It has been a nightmarish 12 days for the Carson High baseball team.
The Senators’ losing streak reached seven games with an 11-1 mercy rule loss to Damonte Ranch on Tuesday afternoon at Ron McNutt Field.
In the past seven games, Carson has scored 21 runs, or an average of three a game. In the past four games, Carson has scored three runs and collected 16 hits and been shut out twice and scored one run and two runs, respectively, in the other two losses.
It hasn’t just been one issue with Carson. In the two games the Senators hit well (17-10 loss to McQueen and 14-6 to Galena), their pitchers struggled. On days where the pitching has been solid, the run support hasn’t been there.
The losing streak has Carson fighting for its playoff life with five games left in the regular season. Carson visits Damonte on Thursday, hosts Wooster for a Saturday doubleheader, and then concludes the season with a home game next Wednesday against Douglas and a Thursday game at Douglas.
“We have to win some games to make the playoffs,” Carson coach Bryan Manoukian said. “The other teams are not going to keep losing. We have our work cut out for us.”
Tuesday, Carson didn’t get any hitting or pitching. Carson managed just five hits, and for the second time since the losing skid started, Vernon Painter gave up a big number in the first inning.
Against Galena, he gave up 10 runs, and on Tuesday, he yielded a six-run first.
“I don’t think he’s done anything different (warm-up wise) since the Spanish Springs game,” Manoukian said. “You have to throw strikes and not fall behind.”
In the first inning, Painter threw four first-pitch strikes (he faced 11 hitters). Each time he fell behind, Damonte got a hit or a walk.
Zach Rigdon and Jerry Thomas each drove in two runs, and Hunter Donithan and Chris Rosa drove in one each.
“There were a couple of balls that we didn’t hit hard,” Damonte coach Jon Polson said. “We had a couple of seeing-eye groundballs that went through. It was big to start like that. We wanted to tack on every inning and we were close to doing that.”
The only time the Mustangs didn’t score was in the second.
Damonte made it 8-0 in the third when Donithan hit a one-out triple and scored on Michael McDade’s sacrifice fly. Rigdon re-started the inning with a two-out walk, moved to third on a single by Jacob Bercovich and scored on a wild pitch.

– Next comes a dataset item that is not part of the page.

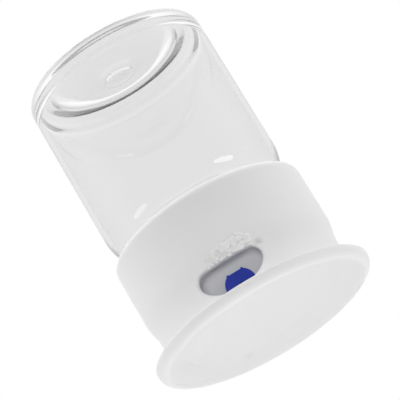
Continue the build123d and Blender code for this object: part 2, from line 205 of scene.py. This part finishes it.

In the fourth, Michael Nichols singled home a run against reliever Max Fontaine, who lasted just one inning. In the fifth, two walks, a single by Esteban Lopez and a wild pitch made it 10-0.
Abel Carter managed to extend the game one inning when he hit a run-scoring single off Jadon Bercovich. Ben Nelson set up the score when he hit a double to the fence in center, and then was replaced on the basepaths by Kobe Morgan.
Bercovich, from the first through the fifth, retired 14 of 15 hitters before Nelson’s double.
“Our guy pitched really well,” Polson said. “You get that early lead, and its just a matter of throwing strikes and don’t self-inflict any damage (walks and errors). A nice way to start the game.”
“It is always hard to hit from behind (in the score),” Manoukian said. “It puts added pressure on them to be successful right away. You start to press too much instead of see the ball and hit the ball.”